Spyware buys legitimacy (or, AdAware sells out its users)

Broadband Report users are fuming (rightfully so) over Lavasoft’s new comfort level with the WhenU program, an adware app that suddenly wasn’t being detected by AdAware. No notice was given, no patch was availble. Oddly, WhenU also cut deals with other spyware removal apps at the same time Lavasoft’s product changed, but Lavasoft has yet to cop to a deal with WhenU.

Their public response hit today, and if Lavasoft thought it had a problem before, the poop storm is in full effect now.

User: cdru
2003-05-14

So it would be ok for Symantec or McAfee to not detect certain viruses because it wasn’t high on their threat assessment chart?

Ad Aware was (notice past tense) a program that removed adware and spyware. When you start removing that functionality because the authors no longer feel that its a threat to your system it defeats the purpose. WhenU is still adware and it’s still installed on infected systems. It doesn’t matter if WhenU is the greatest software serves a useful purpose. It’s still adware.

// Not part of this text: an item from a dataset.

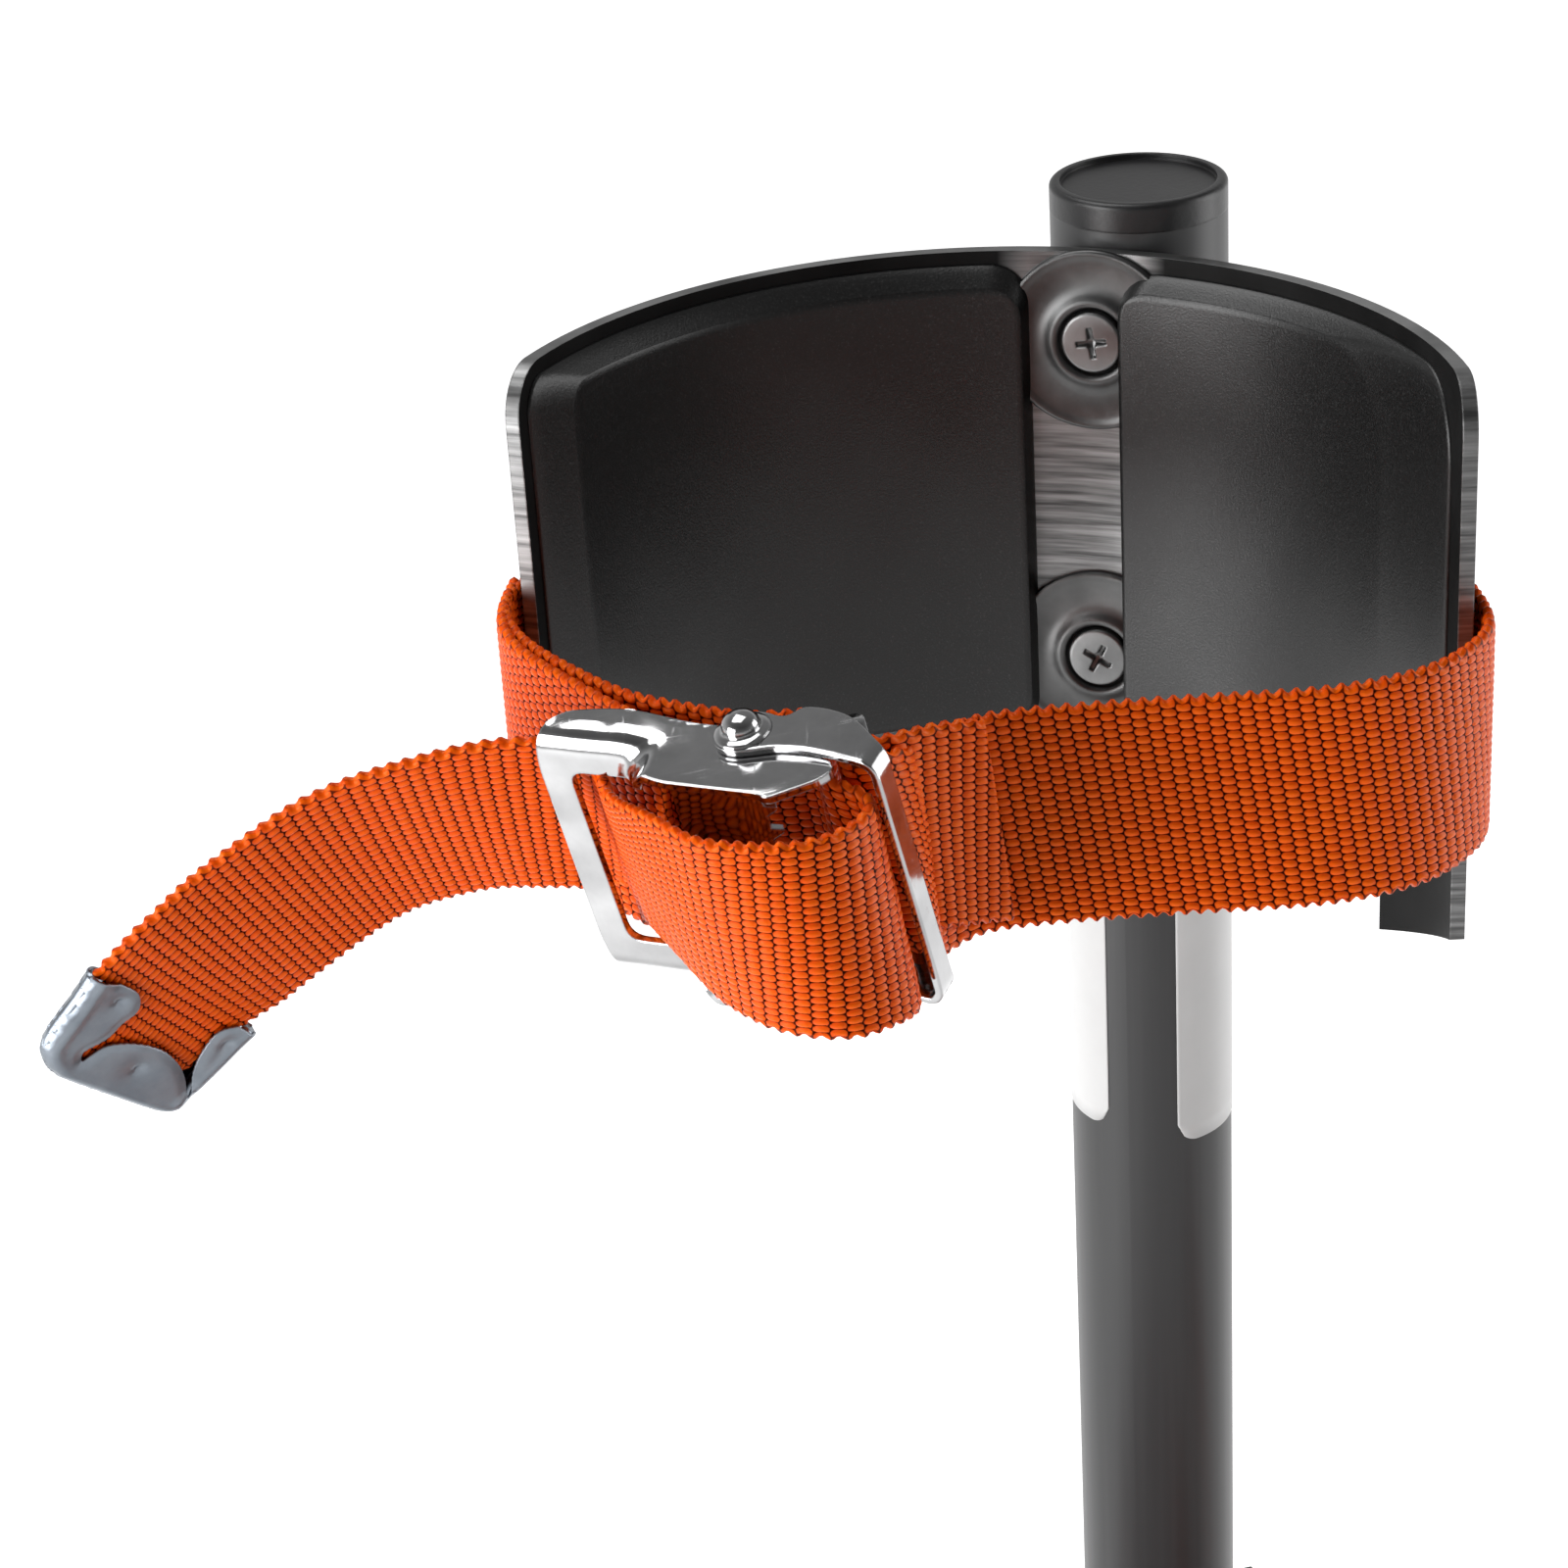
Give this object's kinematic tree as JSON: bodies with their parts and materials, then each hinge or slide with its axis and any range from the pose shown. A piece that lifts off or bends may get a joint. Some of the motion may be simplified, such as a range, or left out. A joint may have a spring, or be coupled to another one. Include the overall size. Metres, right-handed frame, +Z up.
{
  "type": "drywall stilt",
  "caption": "Drywall stilt: ribbed sole, sprung telescoping struts, foot plate with heel cup, side leg tube, padded calf band and orange webbing straps with cam buckles.",
  "frame": {"origin": "centre of the sole's underside", "axes": "+X to the toe, +Y to the outer side of the left leg, +Z up along the struts"},
  "size_m": [0.371, 0.208, 1.01],
  "materials": {
    "sole_rubber": "matte ribbed rubber",
    "plate_aluminium": "satin rolled",
    "strut_aluminium": "satin drawn tube",
    "extension_aluminium": "bright drawn tube",
    "zinc_steel": "zinc plated",
    "spring_steel": "oiled spring wire",
    "leg_tube_grey": "satin dark grey",
    "band_plate": "satin black with bare cut edges",
    "black_plastic": "moulded, fine grain",
    "foam_pad": "closed-cell foam, cloth faced",
    "orange_webbing": "coarse flat weave",
    "strap_tip": "folded zinc plated sheet"
  },
  "bodies": {
    "base": {"rubber_sole": "sole_rubber", "floor_plate": "plate_aluminium", "base_brackets": "plate_aluminium", "base_rivets": "zinc_steel", "base_pivot_bolts": "zinc_steel", "base_pivot_nuts": "zinc_steel", "spring_bracket": "zinc_steel", "front_spring": "spring_steel", "rear_spring": "spring_steel"},
    "foot": {"foot_plate": "plate_aluminium", "foot_brackets": "plate_aluminium", "foot_rivets": "zinc_steel", "foot_pivot_bolts": "zinc_steel", "foot_pivot_nuts": "zinc_steel", "heel_cup": "plate_aluminium", "side_bracket": "plate_aluminium", "side_bolts": "zinc_steel", "pole_clamp": "plate_aluminium", "pole_clamp_bolt": "zinc_steel", "toe_strap": "orange_webbing", "ankle_strap": "orange_webbing", "strap_clips": "zinc_steel", "toe_buckle_link": "zinc_steel", "ankle_buckle_link": "zinc_steel", "foot_buckle_rivets": "zinc_steel"},
    "sleeve": {"pole_sleeve": "black_plastic"},
    "leg_pole": {"leg_tube": "leg_tube_grey", "tube_cap": "black_plastic", "calf_plate": "band_plate", "front_pad": "foam_pad", "rear_pad": "foam_pad", "dish_washers": "zinc_steel", "band_screws": "zinc_steel", "band_inserts": "zinc_steel", "calf_strap": "orange_webbing", "calf_strap_tail": "orange_webbing", "calf_strap_tip": "strap_tip", "calf_buckle_link": "zinc_steel", "calf_buckle_rivets": "zinc_steel"},
    "calf_lever": {"calf_buckle_lever": "zinc_steel"},
    "toe_lever": {"toe_buckle_lever": "zinc_steel"},
    "ankle_lever": {"ankle_buckle_lever": "zinc_steel"},
    "pole_nut": {"pole_wing_nut": "zinc_steel"},
    "front_strut": {"front_strut_foot": "plate_aluminium", "front_lower_tube": "strut_aluminium", "front_spring_collar": "zinc_steel", "front_height_clamp": "black_plastic", "front_clamp_bolt": "zinc_steel"},
    "front_extension": {"front_upper_tube": "extension_aluminium", "front_strut_head": "plate_aluminium"},
    "front_nut": {"front_wing_nut": "zinc_steel"},
    "rear_strut": {"rear_strut_foot": "plate_aluminium", "rear_lower_tube": "strut_aluminium", "rear_spring_collar": "zinc_steel", "rear_height_clamp": "black_plastic", "rear_clamp_bolt": "zinc_steel"},
    "rear_extension": {"rear_upper_tube": "extension_aluminium", "rear_strut_head": "plate_aluminium"},
    "rear_nut": {"rear_wing_nut": "zinc_steel"}
  },
  "joints": [
    {"name": "strut_sway", "type": "hinge", "parent": "base", "child": "front_strut", "pos_m": [0.105, 0, 0.048], "axis": [0, 1, 0], "range_deg": [-12, 12], "stiffness_Nm_per_rad": 250, "deforming": ["front_spring"]},
    {"name": "rear_sway", "type": "hinge", "parent": "base", "child": "rear_strut", "pos_m": [-0.105, 0, 0.048], "axis": [0, 1, 0], "range_deg": [-12, 12], "deforming": ["rear_spring"]},
    {"name": "front_height", "type": "slide", "parent": "front_strut", "child": "front_extension", "axis": [0, 0, 1], "range_m": [0, 0.406]},
    {"name": "rear_height", "type": "slide", "parent": "rear_strut", "child": "rear_extension", "axis": [0, 0, 1], "range_m": [0, 0.406]},
    {"name": "foot_level", "type": "hinge", "parent": "front_extension", "child": "foot", "pos_m": [0.105, 0, 0.584], "axis": [0, 1, 0], "range_deg": [-12, 12]},
    {"name": "pole_swivel", "type": "hinge", "parent": "foot", "child": "sleeve", "pos_m": [-0.025, 0.09, 0.652], "axis": [0, 0, 1], "range_deg": [-15, 15]},
    {"name": "pole_height", "type": "slide", "parent": "sleeve", "child": "leg_pole", "axis": [0, 0, 1], "range_m": [-0.08, 0.1]},
    {"name": "calf_release", "type": "hinge", "parent": "leg_pole", "child": "calf_lever", "pos_m": [-0.09198, -0.04038, 0.94653], "axis": [-0.19, -0.185, 0.9642], "range_deg": [0, 20]},
    {"name": "toe_release", "type": "hinge", "parent": "foot", "child": "toe_lever", "pos_m": [0.081, -0.021, 0.69564], "axis": [-1, 0, 0], "range_deg": [0, 20]},
    {"name": "ankle_release", "type": "hinge", "parent": "foot", "child": "ankle_lever", "pos_m": [-0.02287, -0.05976, 0.659], "axis": [0, 0, 1], "range_deg": [0, 20]},
    {"name": "front_nut_turn", "type": "hinge", "parent": "front_strut", "child": "front_nut", "pos_m": [0.143, -0.012, 0.533], "axis": [0, 1, 0], "continuous": true},
    {"name": "rear_nut_turn", "type": "hinge", "parent": "rear_strut", "child": "rear_nut", "pos_m": [-0.143, -0.012, 0.533], "axis": [0, 1, 0], "continuous": true},
    {"name": "pole_nut_turn", "type": "hinge", "parent": "foot", "child": "pole_nut", "pos_m": [-0.012, 0.127, 0.652], "axis": [1, 0, 0], "continuous": true}
  ],
  "couplings": [
    {"joint": "rear_sway", "follows": "strut_sway", "ratio": 1},
    {"joint": "foot_level", "follows": "strut_sway", "ratio": -1},
    {"joint": "rear_height", "follows": "front_height", "ratio": 1}
  ]
}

The fact that Adware has a free version is beside the point. If it wasn’t paying the bills it’s not the public’s problem. Their business method was flawed. When your product is advertised as doing one thing, yet it fails at it, then that is the problem.

Adware simply sold out. From the official response: “The new TAC will not only allow us to retain, but will allow us to add more content, as well as highlight improvements in vendor offerings through a detailed color assessment code that will be more obvious to the user and thus provide better information for their decision making.” (Emphasis added). When changes in adware/spyware goes from being bad for your system to highlighting “improvements in vendor offerings”, something is seriously wrong.

I can’t say it any better. Goodbye Ad Aware; you just gave Microsoft a huge void to fill.